Using the listing below, set down each line from the line containing "Model this object" through the line containing "PIN_CLEARANCE = 0.0003", both ends included, exactly and with nothing added.

■ **Raw data**:
(begin)

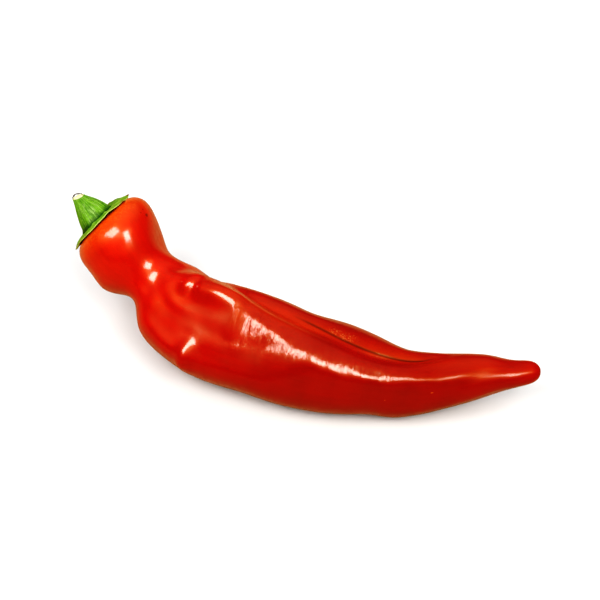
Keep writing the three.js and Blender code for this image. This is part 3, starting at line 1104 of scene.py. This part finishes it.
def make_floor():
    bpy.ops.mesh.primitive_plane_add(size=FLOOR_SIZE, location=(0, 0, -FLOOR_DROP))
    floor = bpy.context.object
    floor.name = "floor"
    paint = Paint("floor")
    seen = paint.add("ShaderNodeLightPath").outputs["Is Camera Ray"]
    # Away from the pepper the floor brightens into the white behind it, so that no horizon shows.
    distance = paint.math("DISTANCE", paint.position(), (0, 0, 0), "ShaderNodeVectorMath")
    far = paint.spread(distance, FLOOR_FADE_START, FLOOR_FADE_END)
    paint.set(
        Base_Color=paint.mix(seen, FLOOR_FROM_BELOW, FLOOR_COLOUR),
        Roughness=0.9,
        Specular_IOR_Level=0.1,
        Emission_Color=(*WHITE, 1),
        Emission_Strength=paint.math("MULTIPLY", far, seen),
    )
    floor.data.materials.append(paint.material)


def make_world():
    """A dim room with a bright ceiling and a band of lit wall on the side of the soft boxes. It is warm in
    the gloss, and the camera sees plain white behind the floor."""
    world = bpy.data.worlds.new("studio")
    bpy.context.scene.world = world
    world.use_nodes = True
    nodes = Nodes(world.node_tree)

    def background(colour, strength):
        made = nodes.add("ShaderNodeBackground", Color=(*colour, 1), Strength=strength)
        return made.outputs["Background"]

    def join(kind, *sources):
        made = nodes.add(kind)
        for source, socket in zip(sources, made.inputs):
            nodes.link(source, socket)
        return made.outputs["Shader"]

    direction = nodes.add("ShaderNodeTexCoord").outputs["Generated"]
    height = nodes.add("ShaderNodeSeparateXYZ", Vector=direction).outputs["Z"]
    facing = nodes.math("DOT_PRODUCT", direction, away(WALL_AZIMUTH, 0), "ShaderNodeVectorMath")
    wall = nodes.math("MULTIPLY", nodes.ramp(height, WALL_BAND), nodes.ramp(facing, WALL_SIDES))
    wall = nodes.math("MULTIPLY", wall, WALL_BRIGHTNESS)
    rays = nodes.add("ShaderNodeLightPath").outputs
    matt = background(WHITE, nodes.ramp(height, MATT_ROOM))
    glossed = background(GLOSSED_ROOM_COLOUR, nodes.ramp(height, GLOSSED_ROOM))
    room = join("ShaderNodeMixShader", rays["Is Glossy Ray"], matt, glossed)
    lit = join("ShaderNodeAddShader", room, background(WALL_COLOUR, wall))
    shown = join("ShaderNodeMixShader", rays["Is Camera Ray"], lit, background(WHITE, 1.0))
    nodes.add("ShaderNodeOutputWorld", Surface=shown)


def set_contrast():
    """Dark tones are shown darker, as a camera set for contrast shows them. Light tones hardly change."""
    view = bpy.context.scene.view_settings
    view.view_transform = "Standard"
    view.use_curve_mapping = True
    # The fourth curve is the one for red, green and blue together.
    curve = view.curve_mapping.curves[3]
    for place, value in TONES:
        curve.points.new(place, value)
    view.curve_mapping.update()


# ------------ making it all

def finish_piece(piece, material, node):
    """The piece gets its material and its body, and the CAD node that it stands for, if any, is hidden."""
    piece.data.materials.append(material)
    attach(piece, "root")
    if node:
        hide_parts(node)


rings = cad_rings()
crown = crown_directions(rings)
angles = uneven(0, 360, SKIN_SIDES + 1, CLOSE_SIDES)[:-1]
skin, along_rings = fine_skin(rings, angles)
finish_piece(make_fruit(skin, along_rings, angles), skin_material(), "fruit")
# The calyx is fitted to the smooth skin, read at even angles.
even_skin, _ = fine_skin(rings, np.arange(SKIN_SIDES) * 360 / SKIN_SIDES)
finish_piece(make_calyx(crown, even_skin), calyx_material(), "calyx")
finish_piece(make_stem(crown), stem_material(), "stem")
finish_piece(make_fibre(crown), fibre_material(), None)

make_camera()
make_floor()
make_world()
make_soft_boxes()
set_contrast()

(end)
(begin)

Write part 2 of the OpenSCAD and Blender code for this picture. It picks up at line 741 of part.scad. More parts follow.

(end)
(begin)

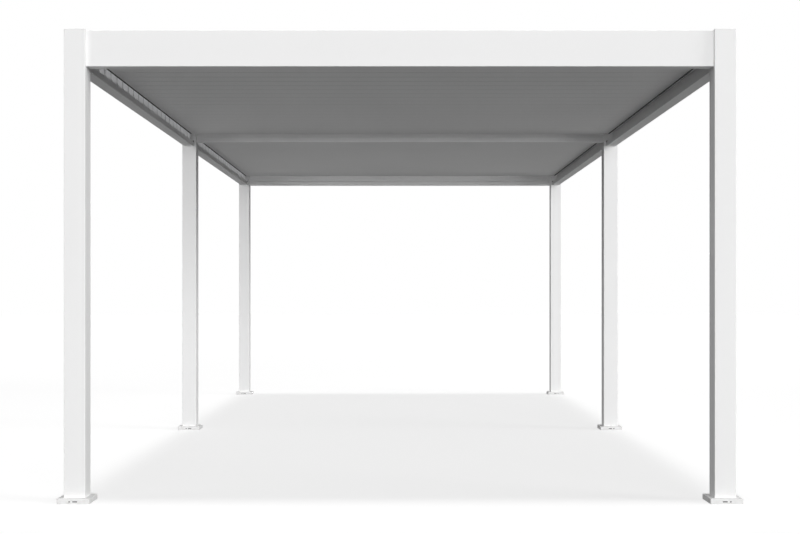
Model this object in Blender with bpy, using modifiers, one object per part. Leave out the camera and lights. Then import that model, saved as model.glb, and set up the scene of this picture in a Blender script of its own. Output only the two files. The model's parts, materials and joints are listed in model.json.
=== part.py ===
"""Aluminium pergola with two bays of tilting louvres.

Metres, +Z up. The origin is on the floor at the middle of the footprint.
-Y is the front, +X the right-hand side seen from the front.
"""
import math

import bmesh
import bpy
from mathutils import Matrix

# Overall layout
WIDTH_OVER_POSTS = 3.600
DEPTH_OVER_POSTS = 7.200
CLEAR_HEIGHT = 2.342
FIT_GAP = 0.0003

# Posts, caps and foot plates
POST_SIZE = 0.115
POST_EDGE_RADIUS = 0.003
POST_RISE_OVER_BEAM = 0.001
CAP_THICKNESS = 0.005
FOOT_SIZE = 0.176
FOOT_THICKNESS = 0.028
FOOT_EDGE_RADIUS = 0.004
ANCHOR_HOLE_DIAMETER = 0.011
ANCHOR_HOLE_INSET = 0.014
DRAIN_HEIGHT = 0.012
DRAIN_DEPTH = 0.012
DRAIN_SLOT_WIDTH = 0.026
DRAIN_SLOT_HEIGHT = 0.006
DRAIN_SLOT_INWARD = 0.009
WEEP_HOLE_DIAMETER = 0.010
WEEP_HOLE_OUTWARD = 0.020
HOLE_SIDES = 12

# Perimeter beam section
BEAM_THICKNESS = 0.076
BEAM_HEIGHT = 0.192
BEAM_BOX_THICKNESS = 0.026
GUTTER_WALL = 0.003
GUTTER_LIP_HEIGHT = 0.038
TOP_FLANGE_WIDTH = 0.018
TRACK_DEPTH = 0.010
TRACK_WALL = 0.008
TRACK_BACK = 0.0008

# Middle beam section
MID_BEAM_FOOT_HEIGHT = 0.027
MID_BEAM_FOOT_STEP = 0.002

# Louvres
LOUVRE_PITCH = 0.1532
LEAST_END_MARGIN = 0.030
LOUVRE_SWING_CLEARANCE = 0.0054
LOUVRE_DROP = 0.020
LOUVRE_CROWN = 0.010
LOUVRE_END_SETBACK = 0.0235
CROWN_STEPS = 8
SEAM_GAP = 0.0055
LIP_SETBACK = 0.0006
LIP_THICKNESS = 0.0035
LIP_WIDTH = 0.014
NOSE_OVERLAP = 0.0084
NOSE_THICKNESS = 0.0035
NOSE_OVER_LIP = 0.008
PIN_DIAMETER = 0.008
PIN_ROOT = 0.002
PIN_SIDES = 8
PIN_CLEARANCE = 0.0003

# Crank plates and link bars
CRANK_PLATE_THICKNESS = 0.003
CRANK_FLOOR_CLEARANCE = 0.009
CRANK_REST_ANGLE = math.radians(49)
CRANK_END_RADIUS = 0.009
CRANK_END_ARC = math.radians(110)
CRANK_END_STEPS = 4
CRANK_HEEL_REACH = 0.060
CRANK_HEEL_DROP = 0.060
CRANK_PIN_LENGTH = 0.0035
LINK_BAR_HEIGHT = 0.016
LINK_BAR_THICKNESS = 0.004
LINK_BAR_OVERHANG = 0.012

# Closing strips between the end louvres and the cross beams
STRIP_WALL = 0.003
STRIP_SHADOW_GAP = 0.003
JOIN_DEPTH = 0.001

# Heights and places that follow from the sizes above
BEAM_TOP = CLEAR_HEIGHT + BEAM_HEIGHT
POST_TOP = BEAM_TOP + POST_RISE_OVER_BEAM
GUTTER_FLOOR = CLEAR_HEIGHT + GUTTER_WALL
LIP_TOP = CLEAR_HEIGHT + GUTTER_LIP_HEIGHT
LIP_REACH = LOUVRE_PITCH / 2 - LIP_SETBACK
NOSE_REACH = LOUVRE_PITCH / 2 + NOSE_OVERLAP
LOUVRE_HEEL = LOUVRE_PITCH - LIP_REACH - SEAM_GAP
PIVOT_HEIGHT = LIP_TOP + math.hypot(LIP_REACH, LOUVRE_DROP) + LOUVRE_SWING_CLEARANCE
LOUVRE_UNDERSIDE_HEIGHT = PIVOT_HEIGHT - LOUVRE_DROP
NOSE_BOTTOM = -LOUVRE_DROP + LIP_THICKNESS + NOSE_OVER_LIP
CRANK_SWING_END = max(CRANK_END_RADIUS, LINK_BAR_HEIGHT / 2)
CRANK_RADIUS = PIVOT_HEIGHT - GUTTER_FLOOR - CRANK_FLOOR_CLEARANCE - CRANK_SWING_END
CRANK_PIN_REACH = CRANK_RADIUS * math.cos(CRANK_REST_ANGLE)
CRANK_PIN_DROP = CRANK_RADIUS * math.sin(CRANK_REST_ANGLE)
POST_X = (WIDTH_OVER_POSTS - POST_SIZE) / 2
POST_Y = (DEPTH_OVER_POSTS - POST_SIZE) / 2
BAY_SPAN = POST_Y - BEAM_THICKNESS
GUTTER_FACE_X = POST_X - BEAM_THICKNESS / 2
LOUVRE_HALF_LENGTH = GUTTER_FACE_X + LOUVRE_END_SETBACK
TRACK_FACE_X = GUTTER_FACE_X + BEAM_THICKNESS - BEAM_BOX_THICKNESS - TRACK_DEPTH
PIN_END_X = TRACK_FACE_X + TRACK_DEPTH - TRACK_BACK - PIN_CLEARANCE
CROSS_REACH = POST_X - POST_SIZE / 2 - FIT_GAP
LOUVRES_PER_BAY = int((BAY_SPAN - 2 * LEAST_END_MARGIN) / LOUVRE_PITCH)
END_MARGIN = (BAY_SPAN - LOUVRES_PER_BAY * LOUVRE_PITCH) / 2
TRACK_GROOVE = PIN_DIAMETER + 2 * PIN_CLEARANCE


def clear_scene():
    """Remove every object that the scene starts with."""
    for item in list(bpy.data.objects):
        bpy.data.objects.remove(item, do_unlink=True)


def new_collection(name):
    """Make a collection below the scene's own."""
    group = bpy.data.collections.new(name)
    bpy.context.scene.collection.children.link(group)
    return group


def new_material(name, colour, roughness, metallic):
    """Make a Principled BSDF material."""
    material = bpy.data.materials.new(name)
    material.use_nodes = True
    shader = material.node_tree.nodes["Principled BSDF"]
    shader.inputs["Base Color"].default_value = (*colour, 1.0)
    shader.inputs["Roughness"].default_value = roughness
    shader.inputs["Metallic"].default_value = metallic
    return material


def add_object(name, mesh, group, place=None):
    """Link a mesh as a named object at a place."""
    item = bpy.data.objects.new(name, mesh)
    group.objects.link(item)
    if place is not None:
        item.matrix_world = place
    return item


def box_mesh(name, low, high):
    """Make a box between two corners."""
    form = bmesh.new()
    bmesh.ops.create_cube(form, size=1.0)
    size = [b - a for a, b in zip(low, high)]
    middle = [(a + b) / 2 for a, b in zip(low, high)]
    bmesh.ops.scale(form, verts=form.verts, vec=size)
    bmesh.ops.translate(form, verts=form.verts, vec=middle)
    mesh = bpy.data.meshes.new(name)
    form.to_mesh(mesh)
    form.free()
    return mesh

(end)

■ **Written response**:
Model this object in Blender with bpy, using modifiers, one object per part. Leave out the camera and lights. Then import that model, saved as model.glb, and set up the scene of this picture in a Blender script of its own. Output only the two files. The model's parts, materials and joints are listed in model.json.
=== part.py ===
"""Aluminium pergola with two bays of tilting louvres.

Metres, +Z up. The origin is on the floor at the middle of the footprint.
-Y is the front, +X the right-hand side seen from the front.
"""
import math

import bmesh
import bpy
from mathutils import Matrix

# Overall layout
WIDTH_OVER_POSTS = 3.600
DEPTH_OVER_POSTS = 7.200
CLEAR_HEIGHT = 2.342
FIT_GAP = 0.0003

# Posts, caps and foot plates
POST_SIZE = 0.115
POST_EDGE_RADIUS = 0.003
POST_RISE_OVER_BEAM = 0.001
CAP_THICKNESS = 0.005
FOOT_SIZE = 0.176
FOOT_THICKNESS = 0.028
FOOT_EDGE_RADIUS = 0.004
ANCHOR_HOLE_DIAMETER = 0.011
ANCHOR_HOLE_INSET = 0.014
DRAIN_HEIGHT = 0.012
DRAIN_DEPTH = 0.012
DRAIN_SLOT_WIDTH = 0.026
DRAIN_SLOT_HEIGHT = 0.006
DRAIN_SLOT_INWARD = 0.009
WEEP_HOLE_DIAMETER = 0.010
WEEP_HOLE_OUTWARD = 0.020
HOLE_SIDES = 12

# Perimeter beam section
BEAM_THICKNESS = 0.076
BEAM_HEIGHT = 0.192
BEAM_BOX_THICKNESS = 0.026
GUTTER_WALL = 0.003
GUTTER_LIP_HEIGHT = 0.038
TOP_FLANGE_WIDTH = 0.018
TRACK_DEPTH = 0.010
TRACK_WALL = 0.008
TRACK_BACK = 0.0008

# Middle beam section
MID_BEAM_FOOT_HEIGHT = 0.027
MID_BEAM_FOOT_STEP = 0.002

# Louvres
LOUVRE_PITCH = 0.1532
LEAST_END_MARGIN = 0.030
LOUVRE_SWING_CLEARANCE = 0.0054
LOUVRE_DROP = 0.020
LOUVRE_CROWN = 0.010
LOUVRE_END_SETBACK = 0.0235
CROWN_STEPS = 8
SEAM_GAP = 0.0055
LIP_SETBACK = 0.0006
LIP_THICKNESS = 0.0035
LIP_WIDTH = 0.014
NOSE_OVERLAP = 0.0084
NOSE_THICKNESS = 0.0035
NOSE_OVER_LIP = 0.008
PIN_DIAMETER = 0.008
PIN_ROOT = 0.002
PIN_SIDES = 8
PIN_CLEARANCE = 0.0003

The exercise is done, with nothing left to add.